Start RECORDED INFORMATION

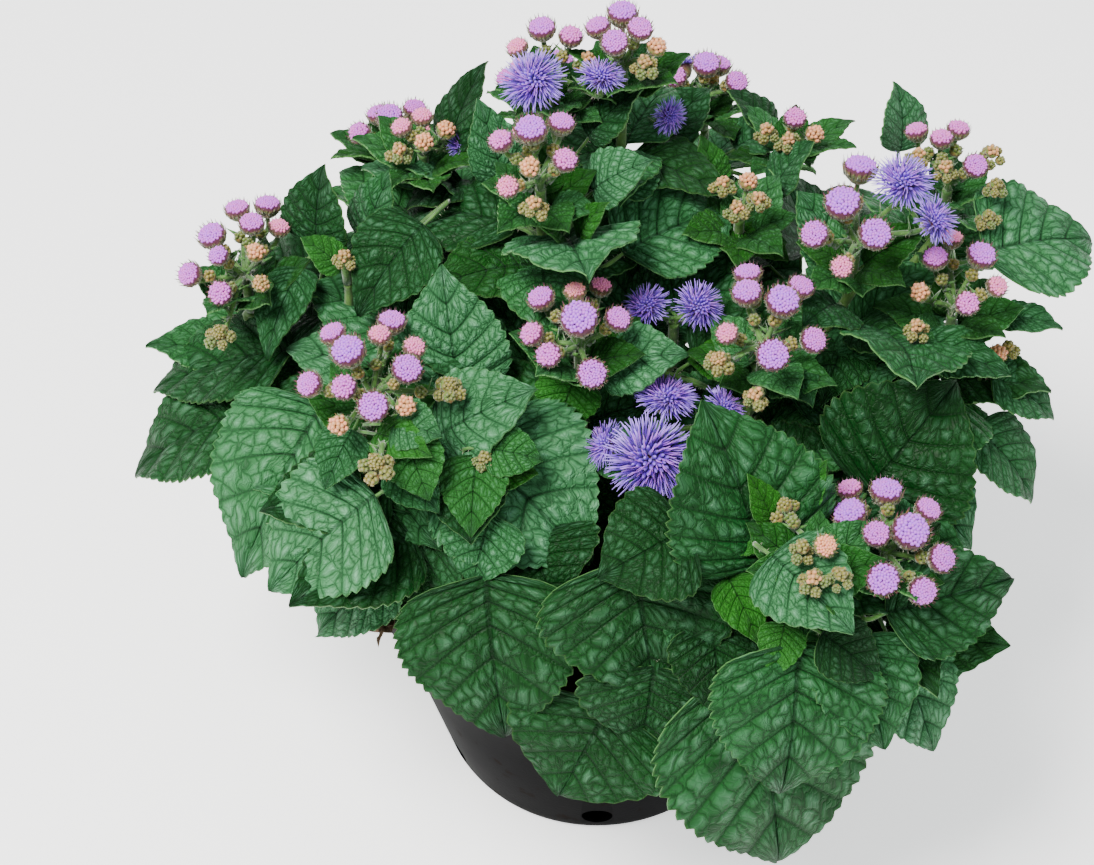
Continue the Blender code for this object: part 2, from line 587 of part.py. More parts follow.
def build_soil(stems, parts, holes, look):
    """The root ball: it fills the pot to just below the rim, with a plain hole for each stem."""
    floor, top = BASE_T + SEAT, SOIL_TOP
    inside = wall_radius(RIM_TOP - COLLAR_DROP) - WALL - 0.5
    profile = [(0, top), (inside * 0.5, top + SOIL_LUMP), (inside, top - SOIL_LUMP),
               (inside - 1.2, RIM_TOP - COLLAR_DROP - 4), (BASE_R - WALL - 3.2, floor), (0, floor)]
    soil = turned("soil", profile, parts, SOIL_SEGMENTS)
    soil.data.materials.append(look)
    for key, points in stems.items():
        if key in BRANCHES:
            continue
        foot = points[0]
        shape = bmesh.new()
        depth, radius = HOLE_DEPTH + HOLE_OVER, STEM_R + HOLE_GAP
        centre = Vector((foot.x, foot.y, foot.z - SEAT + depth / 2))
        bmesh.ops.create_cone(shape, cap_ends=True, segments=HOLE_SIDES, radius1=radius, radius2=radius,
                              depth=depth, matrix=Matrix.Translation(centre))
        bmesh.ops.scale(shape, vec=(MM, MM, MM), verts=shape.verts)
        mesh = bpy.data.meshes.new("hole")
        shape.to_mesh(mesh)
        shape.free()
        cutter = object_of(f"hole_{key}", mesh, holes)
        cutter.hide_render = True
        cutter.display_type = "WIRE"
    cut = soil.modifiers.new("Holes", "BOOLEAN")
    cut.operation = "DIFFERENCE"
    cut.operand_type = "COLLECTION"
    cut.collection = holes


def ring_leaves():
    """The rings of leaves at the back and inside, spread evenly between their headings."""
    draw = random.Random(7)
    for stems, count, first, last, radius, height, rise, length, width in RINGS:
        for i in range(count):
            heading = math.radians(first + (last - first) * i / (count - 1) + draw.uniform(-5, 5))
            way = Vector((math.cos(heading), math.sin(heading), 0))
            size = draw.uniform(0.88, 1.05)
            base = way * radius + Vector((0, 0, height + draw.uniform(-3, 3)))
            pitch = math.radians(rise + draw.uniform(-6, 6))
            tip = base + (way * math.cos(pitch) + Vector((0, 0, math.sin(pitch)))) * length * size
            yield Leaf(stems[i % len(stems)], base, tip, width * size)


def main():
    clear_scene()
    parts = collection("ageratum")
    cutters = collection("pot cutters")
    holes = collection("soil cutters")
    pot_look = material("pot plastic", (0.030, 0.030, 0.034), 0.45)
    soil_look = material("soil", (0.055, 0.035, 0.022), 0.95)
    leaf_look = material("leaf", (0.050, 0.200, 0.055), 0.6)
    flower_look = material("flower", (0.480, 0.280, 0.620), 0.8)

    stems = all_stems()
    pot = build_pot(parts, cutters, pot_look)
    build_soil(stems, parts, holes, soil_look)
    blocked = Obstacles()
    blocked.add("pot", mesh_tree(evaluated_mesh(pot)))

    clusters, shoots = {}, {}
    for key, cluster in CLUSTERS.items():
        clusters[key] = collection(f"flowers {key}")
        build_cluster(key + " flowers", cluster, blocked, clusters[key])
        owner = BRANCHES.get(key, key)
        if owner not in shoots:
            shoots[owner] = collection(f"shoot {owner}")
        count, thick = len(stems[key]), BRANCH_R if key in BRANCHES else STEM_R
        radii = [thick + (STEM_TIP_R - thick) * i / (count - 1) for i in range(count)]
        shoot = tube(stems[key], radii, shoots[owner])
        blocked.add(owner, mesh_tree(shoot.data))

    for leaf in LEAVES + list(ring_leaves()):
        place_leaf(leaf, stems, blocked, shoots[BRANCHES.get(leaf.stem, leaf.stem)])

    for key, pieces in shoots.items():
        fused(f"leafy_stem_{key}", pieces, parts, leaf_look)
    for key, pieces in clusters.items():
        fused(f"flower_cluster_{key}", pieces, parts, flower_look)


main()
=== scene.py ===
"""The looks of a potted ageratum: toothed quilted leaves, hairy stems, lilac heads, open blooms and the pot.

Every piece stands where its CAD node is. Tables are millimetres in the CAD frame: +Z up, the front at -Y.
"""

import functools
import json
import logging
import math
import random
from collections.abc import Iterator, Sequence
from dataclasses import dataclass, field, replace
from enum import Enum

import bmesh
import bpy
import numpy as np
from mathutils import Matrix, Vector, noise

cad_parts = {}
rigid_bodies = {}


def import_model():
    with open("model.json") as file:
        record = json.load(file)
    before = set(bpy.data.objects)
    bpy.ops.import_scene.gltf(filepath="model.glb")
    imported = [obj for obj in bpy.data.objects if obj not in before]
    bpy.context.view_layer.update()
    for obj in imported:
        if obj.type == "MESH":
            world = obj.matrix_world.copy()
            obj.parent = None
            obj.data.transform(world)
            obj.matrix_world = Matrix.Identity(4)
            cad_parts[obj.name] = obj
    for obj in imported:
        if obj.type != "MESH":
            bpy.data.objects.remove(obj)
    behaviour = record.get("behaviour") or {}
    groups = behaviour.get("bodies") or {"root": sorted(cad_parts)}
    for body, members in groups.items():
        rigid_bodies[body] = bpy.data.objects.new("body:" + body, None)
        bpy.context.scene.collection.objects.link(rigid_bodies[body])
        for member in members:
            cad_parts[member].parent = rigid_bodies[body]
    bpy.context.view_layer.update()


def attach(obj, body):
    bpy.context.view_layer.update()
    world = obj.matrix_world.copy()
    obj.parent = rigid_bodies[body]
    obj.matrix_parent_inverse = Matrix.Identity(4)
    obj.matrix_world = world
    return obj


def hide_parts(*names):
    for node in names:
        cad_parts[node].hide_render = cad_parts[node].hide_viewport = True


log = logging.getLogger("ageratum")

MM = 0.001
GOLDEN = math.pi * (3 - math.sqrt(5))
STRAY = 0.04
Colour = tuple[float, float, float]
Place = tuple[float, float, float]


def linear(red: float, green: float, blue: float) -> Colour:
    """Turns a screen colour, 0 to 255, into the linear colour that a shader takes.

    Args:
        red: Red as a screen shows it.
        green: Green as a screen shows it.
        blue: Blue as a screen shows it.

    Returns:
        The linear red, green and blue.
    """
    return tuple((c / 255) ** 2.2 for c in (red, green, blue))


class Sock:
    """A shader socket that takes part in arithmetic: each operator adds the Math node that it stands for."""

    def __init__(self, shade: "Shade", socket: bpy.types.NodeSocket) -> None:
        """Keeps the socket and the tree it belongs to."""
        self.shade = shade
        self.socket = socket

    def __add__(self, other: "Sock | float") -> "Sock":
        """Adds."""
        return self.shade.math("ADD", self, other)

    def __radd__(self, other: float) -> "Sock":
        """Adds, with the number first."""
        return self.shade.math("ADD", other, self)

    def __sub__(self, other: "Sock | float") -> "Sock":
        """Subtracts."""
        return self.shade.math("SUBTRACT", self, other)

    def __rsub__(self, other: float) -> "Sock":
        """Subtracts this socket from a number."""
        return self.shade.math("SUBTRACT", other, self)

    def __mul__(self, other: "Sock | float") -> "Sock":
        """Multiplies."""
        return self.shade.math("MULTIPLY", self, other)

    def __rmul__(self, other: float) -> "Sock":
        """Multiplies, with the number first."""
        return self.shade.math("MULTIPLY", other, self)

    def __abs__(self) -> "Sock":
        """Drops the sign."""
        return self.shade.math("ABSOLUTE", self)

    def part(self) -> "Sock":
        """Keeps the part after the decimal point."""
        return self.shade.math("FRACT", self)

    def most(self, other: "Sock | float") -> "Sock":
        """Takes the larger of the two."""
        return self.shade.math("MAXIMUM", self, other)

    def rise(self, low: float, high: float) -> "Sock":
        """Rises smoothly from 0 at low to 1 at high.

        Args:
            low: Where the rise starts.
            high: Where the rise ends.

        Returns:
            The share, from 0 to 1.
        """
        settings = {"interpolation_type": "SMOOTHSTEP"}
        sockets = {"Value": self, "From Min": low, "From Max": high}
        return self.shade.of("ShaderNodeMapRange", settings, sockets)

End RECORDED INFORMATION

YOUR GOAL :: Begin with the line containing "stems = all_stems()", end with the line containing "obj.parent = None", and transcribe exactly every line in that span, with nothing added.

FINISHED EXERCISE ::
    stems = all_stems()
    pot = build_pot(parts, cutters, pot_look)
    build_soil(stems, parts, holes, soil_look)
    blocked = Obstacles()
    blocked.add("pot", mesh_tree(evaluated_mesh(pot)))

    clusters, shoots = {}, {}
    for key, cluster in CLUSTERS.items():
        clusters[key] = collection(f"flowers {key}")
        build_cluster(key + " flowers", cluster, blocked, clusters[key])
        owner = BRANCHES.get(key, key)
        if owner not in shoots:
            shoots[owner] = collection(f"shoot {owner}")
        count, thick = len(stems[key]), BRANCH_R if key in BRANCHES else STEM_R
        radii = [thick + (STEM_TIP_R - thick) * i / (count - 1) for i in range(count)]
        shoot = tube(stems[key], radii, shoots[owner])
        blocked.add(owner, mesh_tree(shoot.data))

    for leaf in LEAVES + list(ring_leaves()):
        place_leaf(leaf, stems, blocked, shoots[BRANCHES.get(leaf.stem, leaf.stem)])

    for key, pieces in shoots.items():
        fused(f"leafy_stem_{key}", pieces, parts, leaf_look)
    for key, pieces in clusters.items():
        fused(f"flower_cluster_{key}", pieces, parts, flower_look)


main()
=== scene.py ===
"""The looks of a potted ageratum: toothed quilted leaves, hairy stems, lilac heads, open blooms and the pot.

Every piece stands where its CAD node is. Tables are millimetres in the CAD frame: +Z up, the front at -Y.
"""

import functools
import json
import logging
import math
import random
from collections.abc import Iterator, Sequence
from dataclasses import dataclass, field, replace
from enum import Enum

import bmesh
import bpy
import numpy as np
from mathutils import Matrix, Vector, noise

cad_parts = {}
rigid_bodies = {}


def import_model():
    with open("model.json") as file:
        record = json.load(file)
    before = set(bpy.data.objects)
    bpy.ops.import_scene.gltf(filepath="model.glb")
    imported = [obj for obj in bpy.data.objects if obj not in before]
    bpy.context.view_layer.update()
    for obj in imported:
        if obj.type == "MESH":
            world = obj.matrix_world.copy()
            obj.parent = None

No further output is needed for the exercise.